### INFORMATION SUPPLIED
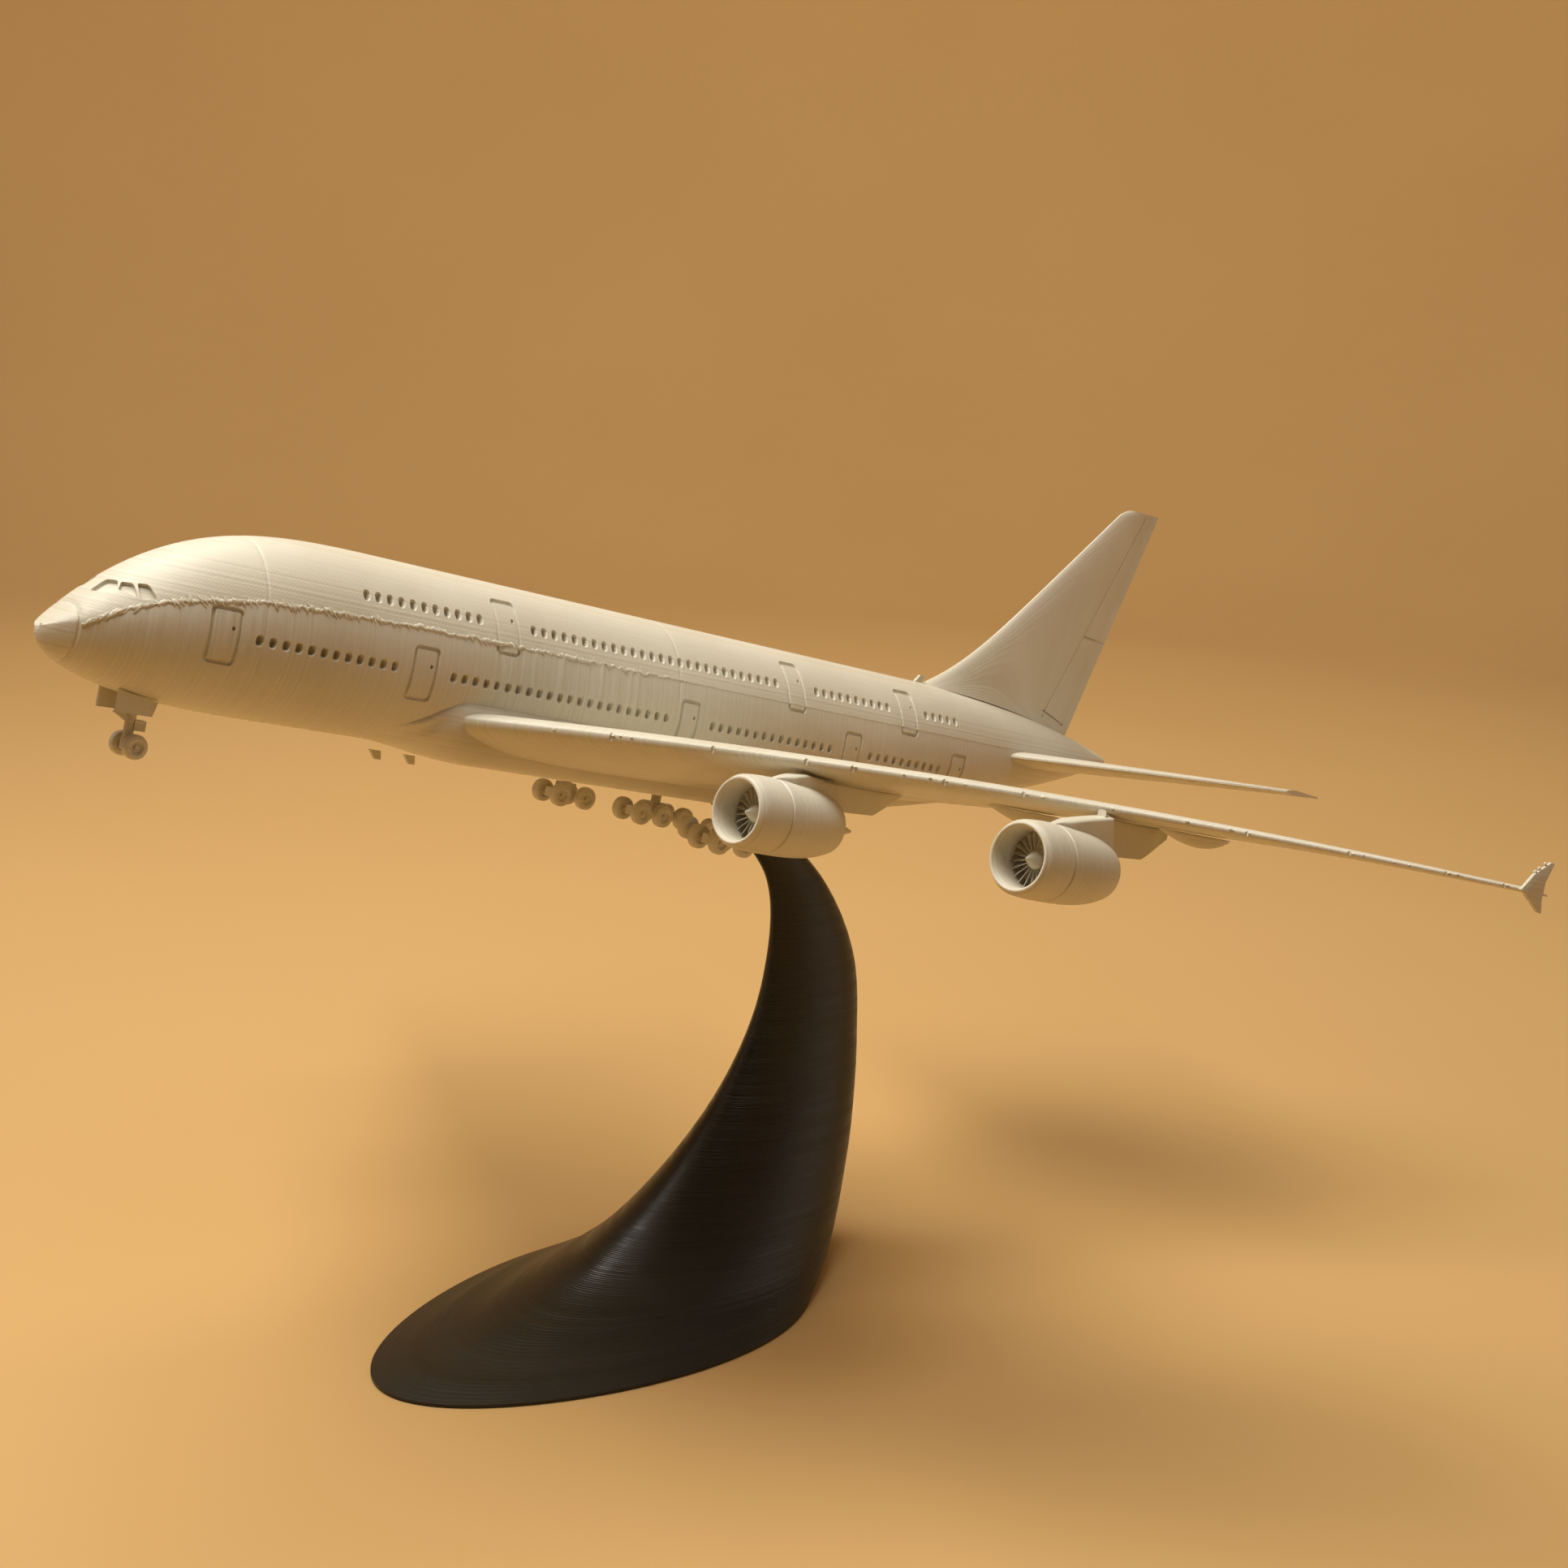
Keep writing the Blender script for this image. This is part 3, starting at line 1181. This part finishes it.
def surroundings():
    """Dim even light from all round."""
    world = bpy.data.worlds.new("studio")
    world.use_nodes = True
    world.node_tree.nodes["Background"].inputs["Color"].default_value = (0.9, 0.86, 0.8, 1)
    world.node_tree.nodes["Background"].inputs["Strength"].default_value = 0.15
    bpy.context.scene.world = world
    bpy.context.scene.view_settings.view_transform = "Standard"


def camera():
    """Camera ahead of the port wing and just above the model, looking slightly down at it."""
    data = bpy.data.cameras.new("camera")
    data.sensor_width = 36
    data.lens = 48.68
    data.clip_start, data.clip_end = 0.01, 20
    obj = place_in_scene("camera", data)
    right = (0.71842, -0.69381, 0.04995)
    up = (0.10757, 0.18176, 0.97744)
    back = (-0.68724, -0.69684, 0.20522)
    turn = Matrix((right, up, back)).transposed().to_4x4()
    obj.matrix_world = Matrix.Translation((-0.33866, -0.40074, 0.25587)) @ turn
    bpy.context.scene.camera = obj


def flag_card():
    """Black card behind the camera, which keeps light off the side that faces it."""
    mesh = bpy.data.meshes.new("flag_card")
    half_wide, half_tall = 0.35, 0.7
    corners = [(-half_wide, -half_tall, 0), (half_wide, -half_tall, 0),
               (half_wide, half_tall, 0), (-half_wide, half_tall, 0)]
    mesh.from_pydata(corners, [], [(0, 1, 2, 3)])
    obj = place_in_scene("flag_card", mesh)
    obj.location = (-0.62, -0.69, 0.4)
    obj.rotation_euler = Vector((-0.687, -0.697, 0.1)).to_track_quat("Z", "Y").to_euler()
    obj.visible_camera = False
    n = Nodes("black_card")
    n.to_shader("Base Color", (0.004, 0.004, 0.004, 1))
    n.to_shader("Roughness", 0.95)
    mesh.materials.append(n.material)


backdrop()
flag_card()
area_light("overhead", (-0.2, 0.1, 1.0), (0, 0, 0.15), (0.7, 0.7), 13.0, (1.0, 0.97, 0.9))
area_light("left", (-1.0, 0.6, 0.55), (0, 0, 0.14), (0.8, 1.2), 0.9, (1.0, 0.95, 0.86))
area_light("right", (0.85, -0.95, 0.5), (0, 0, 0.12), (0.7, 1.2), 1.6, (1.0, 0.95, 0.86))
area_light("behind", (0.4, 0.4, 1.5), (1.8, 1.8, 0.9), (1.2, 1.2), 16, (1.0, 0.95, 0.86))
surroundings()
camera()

### BRIEF
Please restate the whole listing word for word.

### EXERCISE RESPONSE
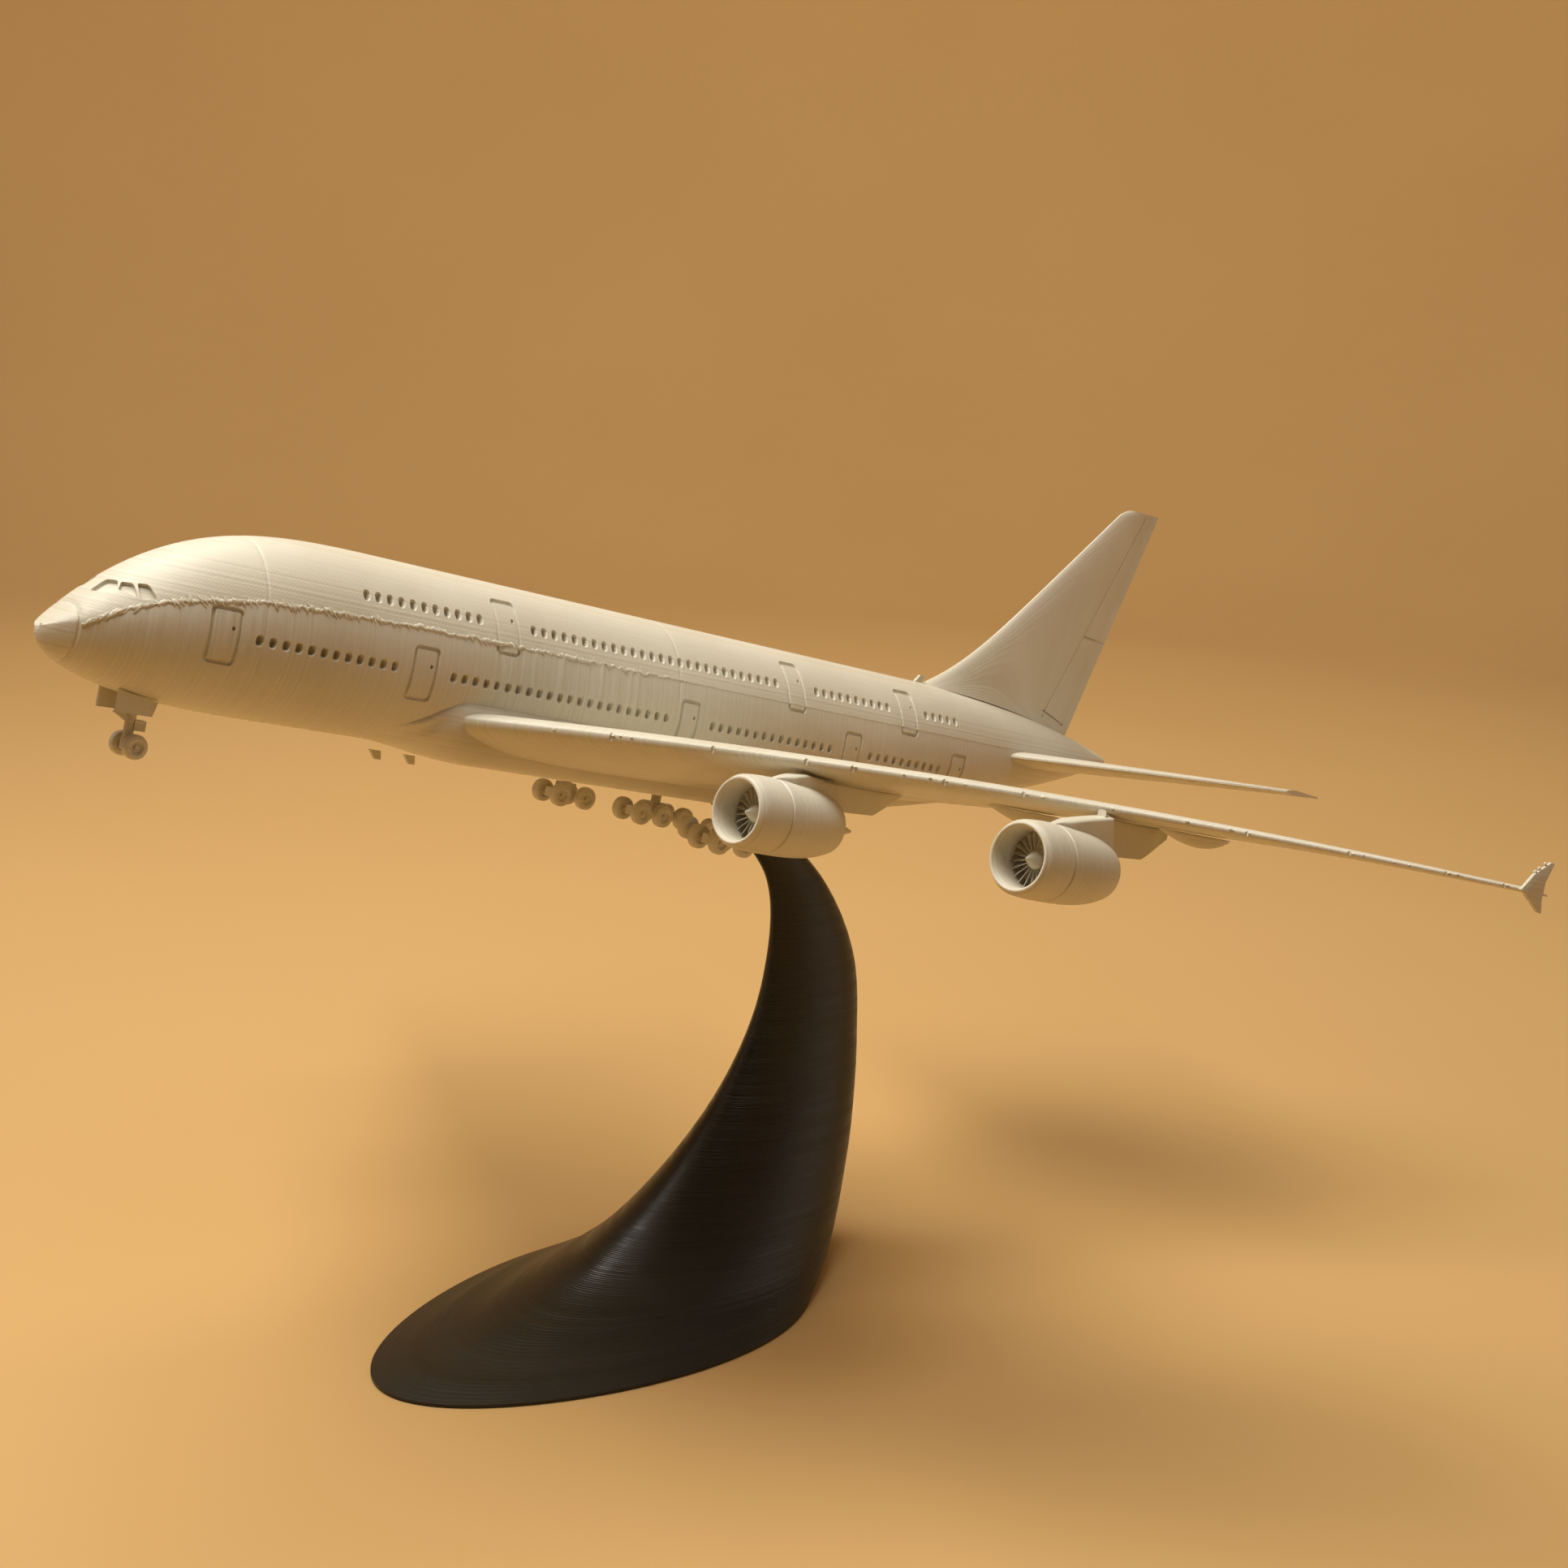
Keep writing the Blender script for this image. This is part 3, starting at line 1181. This part finishes it.
def surroundings():
    """Dim even light from all round."""
    world = bpy.data.worlds.new("studio")
    world.use_nodes = True
    world.node_tree.nodes["Background"].inputs["Color"].default_value = (0.9, 0.86, 0.8, 1)
    world.node_tree.nodes["Background"].inputs["Strength"].default_value = 0.15
    bpy.context.scene.world = world
    bpy.context.scene.view_settings.view_transform = "Standard"


def camera():
    """Camera ahead of the port wing and just above the model, looking slightly down at it."""
    data = bpy.data.cameras.new("camera")
    data.sensor_width = 36
    data.lens = 48.68
    data.clip_start, data.clip_end = 0.01, 20
    obj = place_in_scene("camera", data)
    right = (0.71842, -0.69381, 0.04995)
    up = (0.10757, 0.18176, 0.97744)
    back = (-0.68724, -0.69684, 0.20522)
    turn = Matrix((right, up, back)).transposed().to_4x4()
    obj.matrix_world = Matrix.Translation((-0.33866, -0.40074, 0.25587)) @ turn
    bpy.context.scene.camera = obj


def flag_card():
    """Black card behind the camera, which keeps light off the side that faces it."""
    mesh = bpy.data.meshes.new("flag_card")
    half_wide, half_tall = 0.35, 0.7
    corners = [(-half_wide, -half_tall, 0), (half_wide, -half_tall, 0),
               (half_wide, half_tall, 0), (-half_wide, half_tall, 0)]
    mesh.from_pydata(corners, [], [(0, 1, 2, 3)])
    obj = place_in_scene("flag_card", mesh)
    obj.location = (-0.62, -0.69, 0.4)
    obj.rotation_euler = Vector((-0.687, -0.697, 0.1)).to_track_quat("Z", "Y").to_euler()
    obj.visible_camera = False
    n = Nodes("black_card")
    n.to_shader("Base Color", (0.004, 0.004, 0.004, 1))
    n.to_shader("Roughness", 0.95)
    mesh.materials.append(n.material)


backdrop()
flag_card()
area_light("overhead", (-0.2, 0.1, 1.0), (0, 0, 0.15), (0.7, 0.7), 13.0, (1.0, 0.97, 0.9))
area_light("left", (-1.0, 0.6, 0.55), (0, 0, 0.14), (0.8, 1.2), 0.9, (1.0, 0.95, 0.86))
area_light("right", (0.85, -0.95, 0.5), (0, 0, 0.12), (0.7, 1.2), 1.6, (1.0, 0.95, 0.86))
area_light("behind", (0.4, 0.4, 1.5), (1.8, 1.8, 0.9), (1.2, 1.2), 16, (1.0, 0.95, 0.86))
surroundings()
camera()